5 little ways to feel happier

Sunshine and shadows in the garden
When was the last time you felt happy? I don't mean the little 'yessss' moments in life, like when there's a seat on the bus or the good cheese is on sale at Sainsbury's. I mean truly happy, the kind that makes you feel calm and content? For some people, that might be hard to answer. 

It's not that we don't feel happy in our day-to-day lives, most of us do. The problem is we're so busy thinking of yesterday or tomorrow that we don't stop to register the feeling properly. Just as the emotion hits it's chased away again by work, stress or a stream of over-active thoughts.

Since I've started learning about what it means to be mindful, I've realised my mind is often so preoccupied with the future (job, flat, life, money, ahhh) that I don't give it a chance to be happy with the present moment. Instead of crashing through life worrying about what's happening next, I decided to try being more mindful and to fully embrace the happy moments in every day. 

Below are a few things which I do to make myself more mindful so that I'm aware of the happy moments.

"Happiness is not something ready-made. It comes from your actions." – The Dalai Lama 

Golden afternoon sun always makes me happy
Being outside, surrounded by nature, is a good place to start if you want to feel happier. Remember the last time you were by the sea, watching or listening to the waves probably made you feel very calm. Back at home, away from the beach, it can feel a million miles from that calm feeling, but you can recreate it in your everyday life. 

Breathe in the cold, energising wind as it brushes your cheek on the train platform, notice changes to the light as you leave the house each morning, take ten minutes on your lunch break to walk through a park or notice the colour of the sky on your way home from work

Write it down
When I was travelling around India and Sri Lanka I kept a journal. Every day I wrote three happy moments, sometimes big and sometimes small, to keep me feeling positive (even when I was worried or homesick) and make sure I enjoyed my time away to the fullest. I never included a negative thought, if something bad happened I would change my attitude and say "I was really happy when we survived the overnight train..." It meant that during the day I would often think of how I could write each moment in a positive way. 

Keep a journal next to your bed and try writing one happy moment at the end of each day.

Whether it's a sweaty class or 15 minutes of gentle stretches before bed, yoga always makes me happy and gets good energy flowing. It's not just about the endorphin-high which comes with exercise. It's the combination of deep breathing, connecting mind with body and using all your muscles. It's impossible not to smile after a good yoga practice! 

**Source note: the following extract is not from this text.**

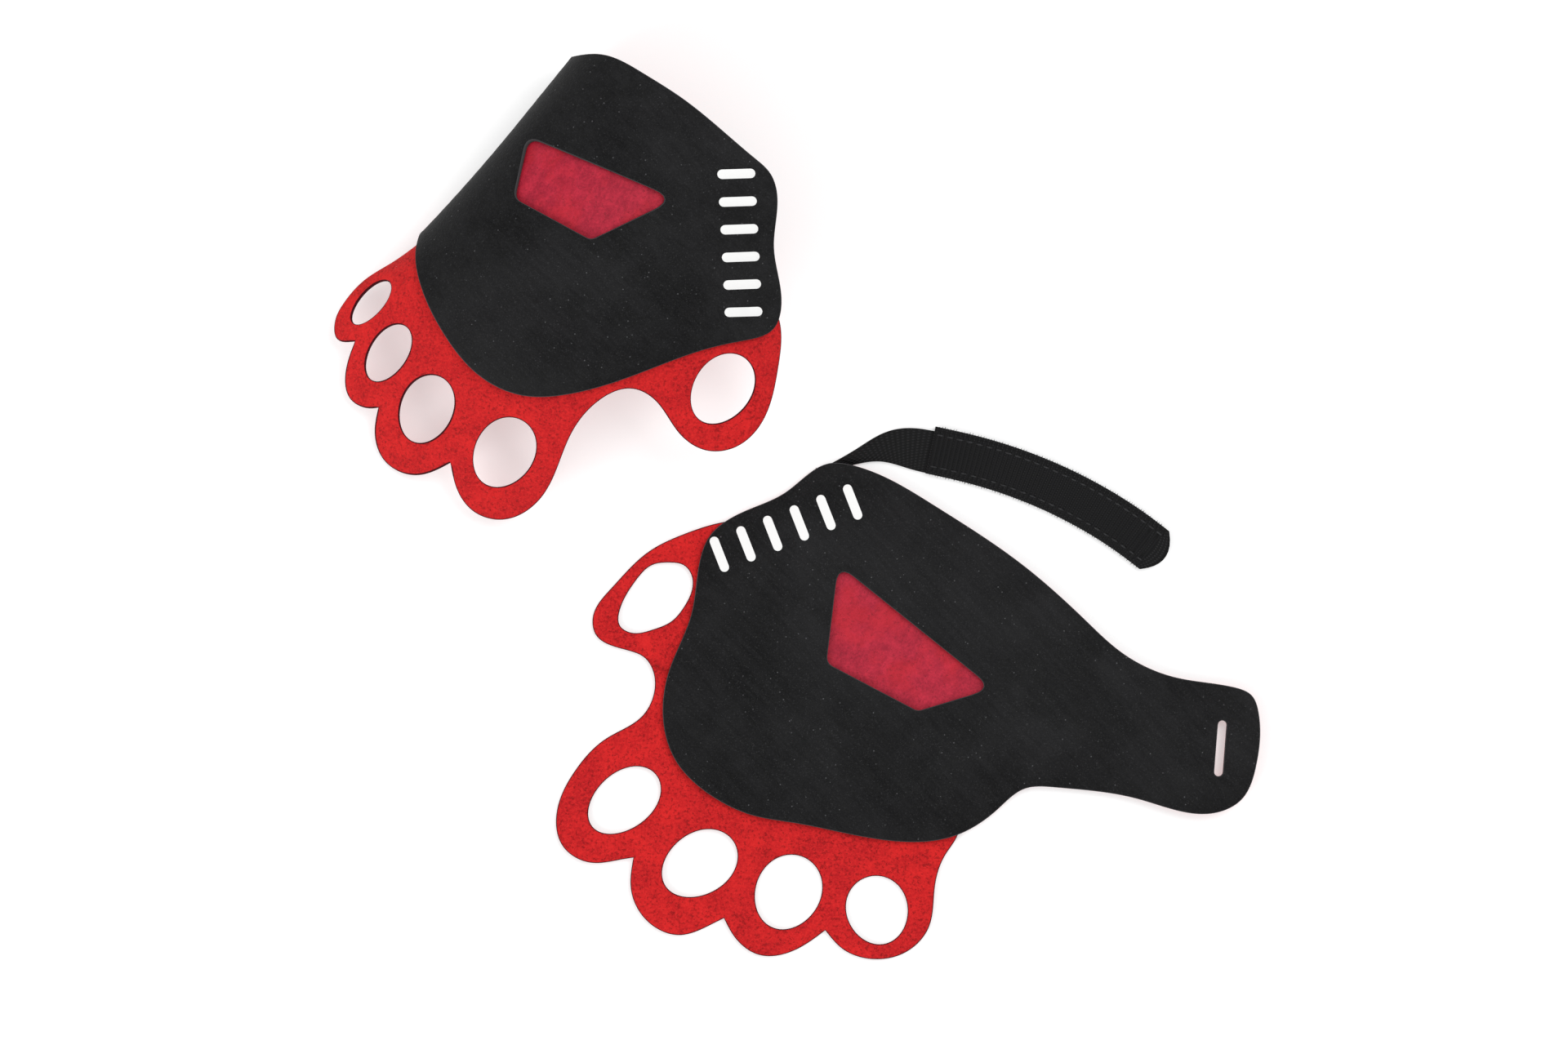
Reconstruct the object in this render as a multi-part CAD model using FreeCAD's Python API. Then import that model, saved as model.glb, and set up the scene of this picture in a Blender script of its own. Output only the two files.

Don't be put off if you're not flexible or can't touch your toes, when I went to my first yoga class in Goa I was as bendy as an ironing board. Start slow with some breathing and basic stretches. For a more guided practice, I like Yoga With Adriene or Alo Yoga on YouTube.

Practice gratitude
I first read about gratitude when I was in Sri Lanka, in a book about the basics of buddhism. It's a way of appreciating and finding joy in what we have right now, instead of wishing for something to be different and believing that will eventually make us happy. The longer we spend living in the past or future, the more unhappiness will continue to grow. I do this mostly when I'm feeling like I need a boost and it always leaves me feeling more optimistic. 

In the morning or before bed, mentally list things you're grateful for. Or write them down in your journal. 

Eat something that makes you feel good
For me, sometimes that's a big bowl of fresh, crunchy vegetables with tofu and tahini and other times it's two helpings of homemade macaroni cheese. Listen to your body, only you know what you need. One evening in Sri Lanka I was so homesick, I couldn't get myself out of it. Jack said "what can we do to make you happier?" My reply was "I need dessert." As soon as I demolished a giant chocolate, banana and coconut roti with ice cream I was smiling again. 


  1. Nice post Issie :) I like all your suggestions and try to incorporate them all (I really need to work on the nature one!). I personally find the thing that affects my happiness most is my faith. When it is stronger I can find happiness and even joy in even physically and emotionally painful times. I also find that I am happiest when focused on the happiness of others. Making my own happiness a priority never seems to achieve more than temporary pleasure, rather than the deeper happiness or even joy that seems to flow from this times when I manage to go against my selfish nature.

    1. Thanks Tom! I'm so pleased you liked it. I totally agree about making other people happy, too.